Halloween in Ireland
Most people think of Halloween as a purely American holiday, but its beginnings go back long before the colonists arrived in America. The Celts called Halloween “Samhain”, “All Hallowtide” or “The Feast of the Dead”. On this day, the dead could return to Earth. Samhain also marked the end of summer and the beginning of winter.
In 800 A.D., the Catholic Church designated November 1 as All Saints Day. On this day, they honored the Saints who did not have their own special day. October 31 became All Hallows Eve, or Halloween. The Irish have their own Halloween celebrations, many of which came with Irish immigrants to America. See how many of these sound familiar.
Fun Facts About Halloween in Ireland for Kids
- The tradition of carving pumpkins began in Ireland in the eighteenth century. The story goes that a wicked blacksmith named Jack died, but couldn’t go to heaven. He was doomed to wander the earth. He asked the devil for a light. The devil gave him a candle, which he carried in a turnip that he had carved out.
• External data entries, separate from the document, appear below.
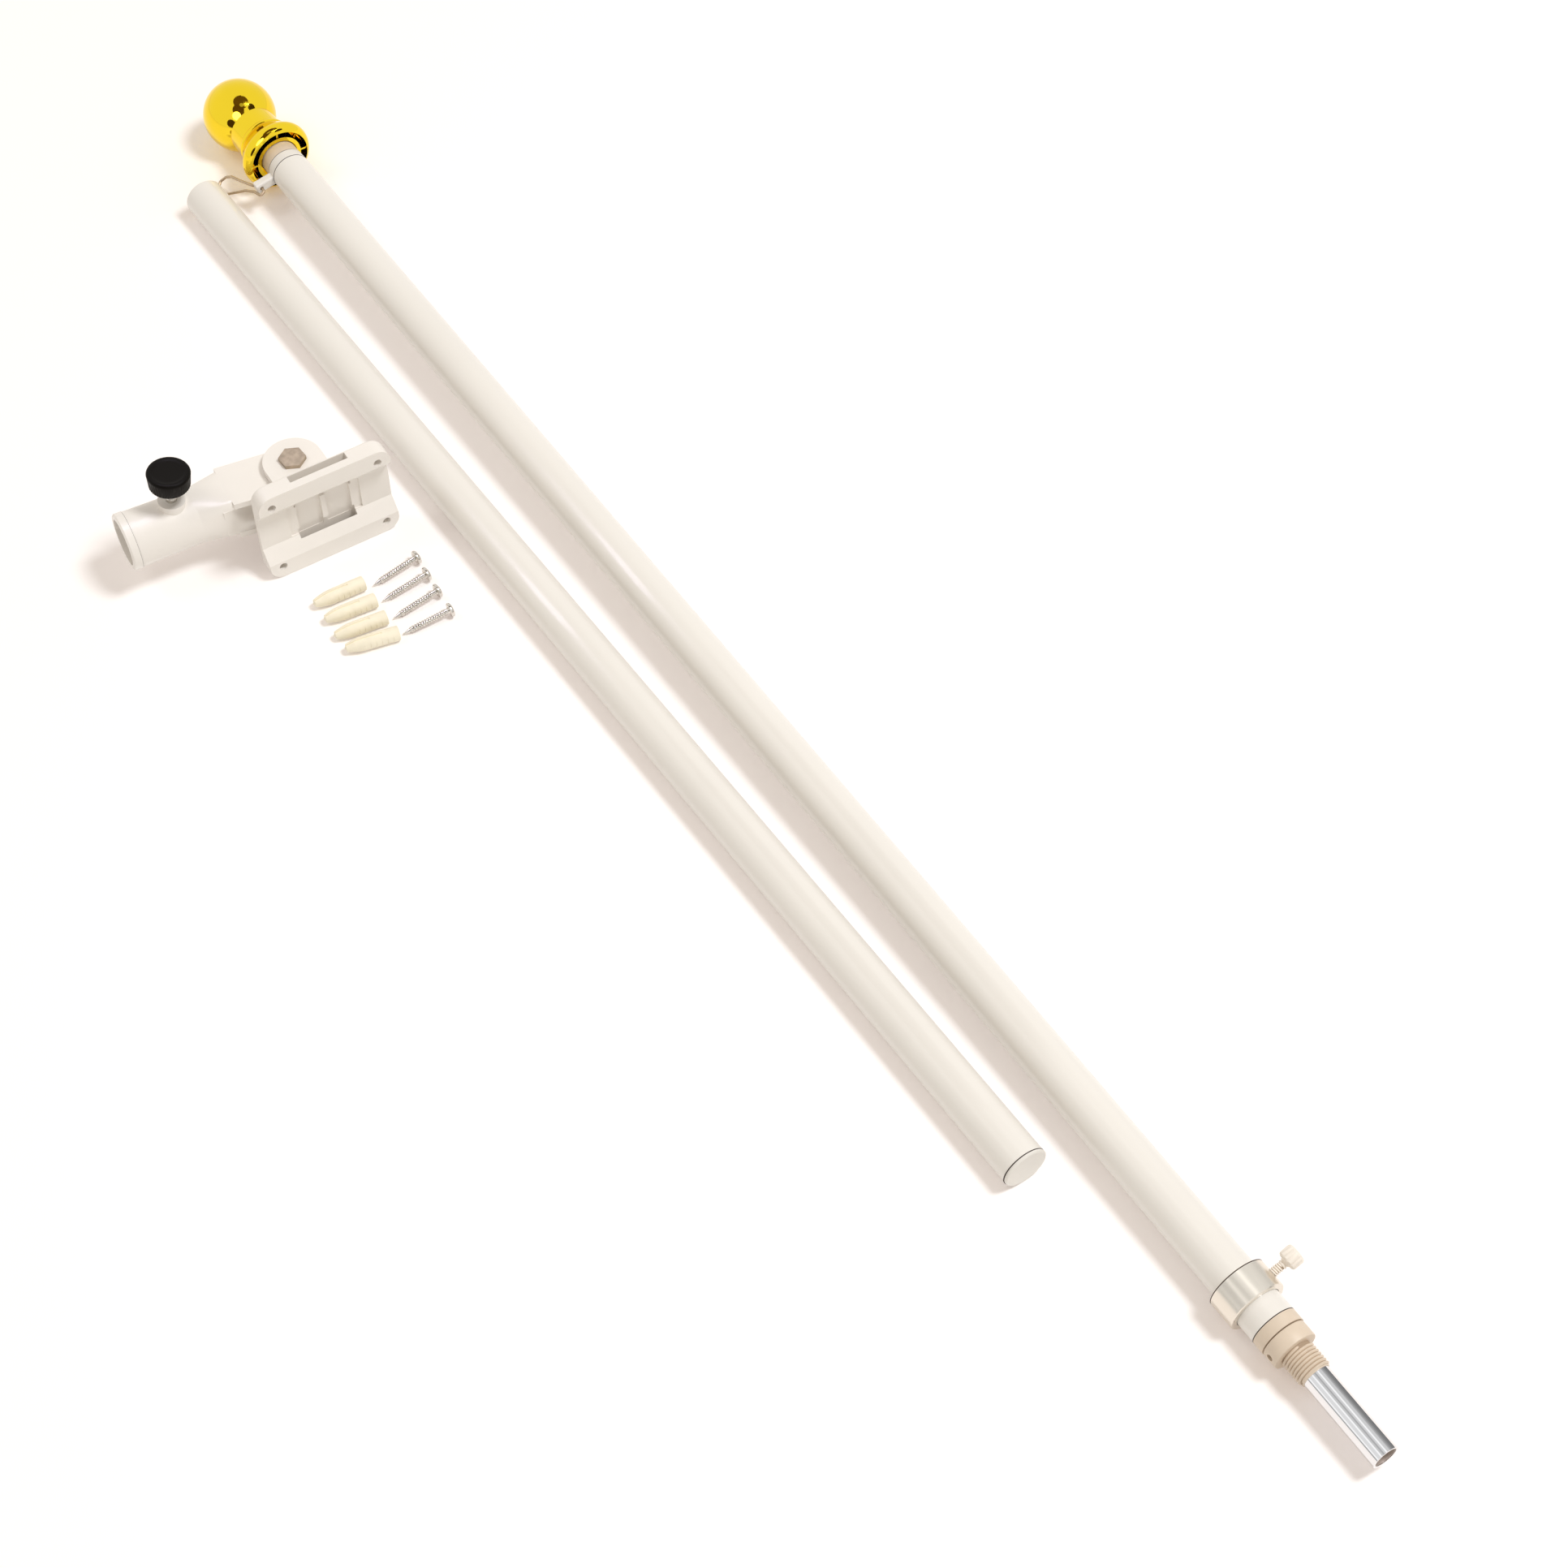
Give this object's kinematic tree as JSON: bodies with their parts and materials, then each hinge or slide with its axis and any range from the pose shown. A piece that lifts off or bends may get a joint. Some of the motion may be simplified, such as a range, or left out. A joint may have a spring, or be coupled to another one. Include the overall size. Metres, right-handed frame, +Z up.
{
  "type": "wall flagpole kit",
  "caption": "Two-section spinning flagpole laid out flat: long upper section with gold ball and sliding flag ring, plain lower section, tilting wall bracket and loose fixings.",
  "frame": {"origin": "on the floor, under the centre of the whole layout's bounding box", "axes": "+X is where the bracket's wall face looks; the upper section lies 2.5 degrees off X with its bare staff towards +X and its gold ball towards -X; the bracket is on the -Y side of both sections; +Z up from the floor"},
  "size_m": [1.1502, 0.2996, 0.0763],
  "materials": {
    "white_tube": "gloss warm white paint",
    "white_plastic": "gloss white plastic",
    "beige_plastic": "satin beige plastic",
    "gold_plastic": "bright gold plating",
    "polished_steel": "mirror polished",
    "steel_wire": "plain steel wire",
    "ring_aluminium": "satin",
    "white_casting": "gloss white powder coat",
    "zinc_steel": "zinc plated",
    "black_plastic": "satin black",
    "cream_plastic": "cream plastic"
  },
  "bodies": {
    "layout": {"outer_tube": "white_tube", "top_collar": "white_plastic", "wire_clip": "steel_wire", "finial_neck": "beige_plastic", "finial": "gold_plastic", "lower_bushing": "beige_plastic", "lower_tube": "white_tube", "lower_end_cap": "white_plastic", "joint_socket": "beige_plastic", "bracket_arm": "white_casting", "wood_screw_1": "zinc_steel", "wood_screw_2": "zinc_steel", "wood_screw_3": "zinc_steel", "wood_screw_4": "zinc_steel", "wall_plug_1": "cream_plastic", "wall_plug_2": "cream_plastic", "wall_plug_3": "cream_plastic", "wall_plug_4": "cream_plastic"},
    "staff": {"steel_staff": "polished_steel", "threaded_coupling": "beige_plastic"},
    "flag_ring": {"flag_ring": "ring_aluminium"},
    "ring_screw": {"ring_thumbscrew": "white_plastic"},
    "wall_plate": {"bracket_base": "white_casting", "pivot_bolt": "zinc_steel", "pivot_nut": "zinc_steel"},
    "knob": {"clamp_knob": "black_plastic", "knob_stud": "zinc_steel"}
  },
  "joints": [
    {"name": "staff_spin", "type": "hinge", "parent": "layout", "child": "staff", "pos_m": [0.50069, 0.11927, 0.01616], "axis": [0.999, 0.0438, -0.0075], "continuous": true},
    {"name": "ring_slide", "type": "slide", "parent": "layout", "child": "flag_ring", "axis": [-0.999, -0.0438, 0.0075], "range_m": [0, 0.93]},
    {"name": "ring_screw_turn", "type": "hinge", "parent": "flag_ring", "child": "ring_screw", "pos_m": [0.47381, 0.11809, 0.01636], "axis": [-0.0382, 0.9328, 0.3584], "continuous": true},
    {"name": "bracket_tilt", "type": "hinge", "parent": "layout", "child": "wall_plate", "pos_m": [-0.23049, -0.04326, 0.03325], "axis": [0, 0, 1], "range_deg": [0, 155]},
    {"name": "knob_turn", "type": "hinge", "parent": "layout", "child": "knob", "pos_m": [-0.23911, -0.11759, 0.03325], "axis": [0.0049, 0.087, 0.9962], "continuous": true}
  ]
}
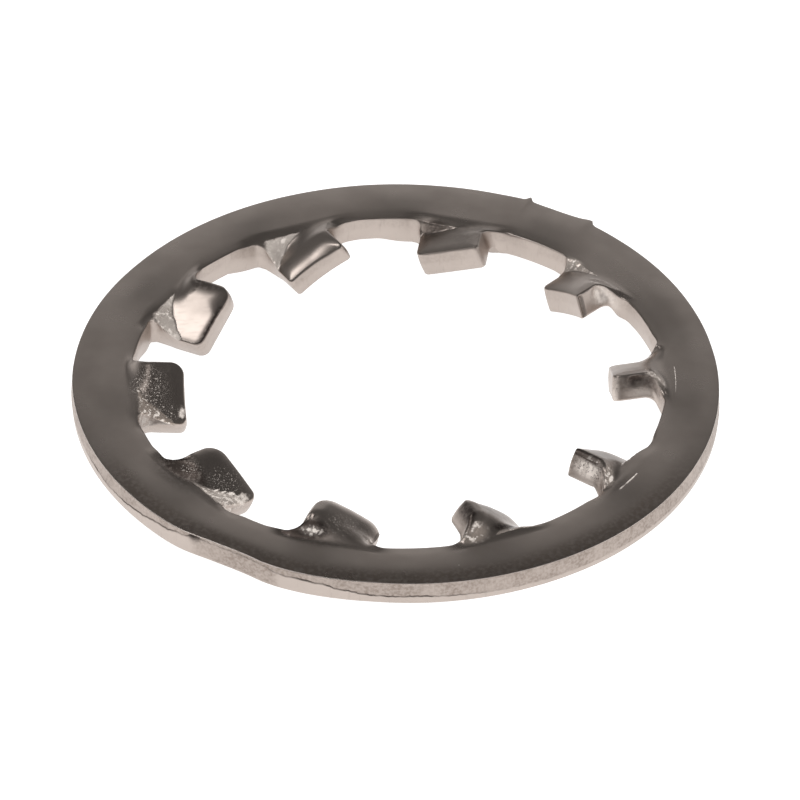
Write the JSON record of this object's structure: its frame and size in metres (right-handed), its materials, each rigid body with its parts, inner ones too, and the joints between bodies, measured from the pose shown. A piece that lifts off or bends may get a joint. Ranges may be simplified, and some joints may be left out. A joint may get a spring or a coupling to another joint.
{
  "type": "internal tooth lock washer",
  "caption": "Flat stainless ring with inward teeth, each twisted about its own length so that its edges bite the nut and the seat and keep a bolt from working loose.",
  "frame": {"origin": "centre of the bolt hole, half way through the sheet", "axes": "+Z along the bolt's axis, out of the face on the die side"},
  "size_m": [0.024, 0.024, 0.0024],
  "materials": {
    "stainless_steel": "dull tumbled faces, brighter sheared edges"
  },
  "bodies": {
    "root": {"lock_washer": "stainless_steel"}
  },
  "joints": []
}
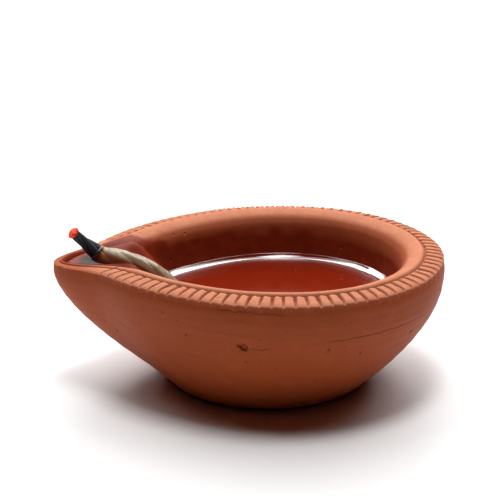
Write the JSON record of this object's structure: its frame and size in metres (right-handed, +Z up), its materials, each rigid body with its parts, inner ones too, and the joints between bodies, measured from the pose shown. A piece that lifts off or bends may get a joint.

- The Irish carved turnips and placed lights in their windows to keep away roaming spirits and Jack on Halloween night. When Irish immigrants came to America, they found that turnips were less common. They substituted pumpkins for their Halloween tradition.
- A traditional Halloween dinner food is called Colcannon, and includes a boiled potato, curly kale – a bit like cabbage – and raw onions. You might find a coin in the potato if you’re lucky.
- For dessert, you might eat a slice of Barnbrack cake, which is a fruit bread. Baked into the cake are a bit of rag, a coin and a ring. If you get the rag, you’ll most likely be poor; the coin—certain wealth. If you get the ring, expect romance, good fortune and happiness.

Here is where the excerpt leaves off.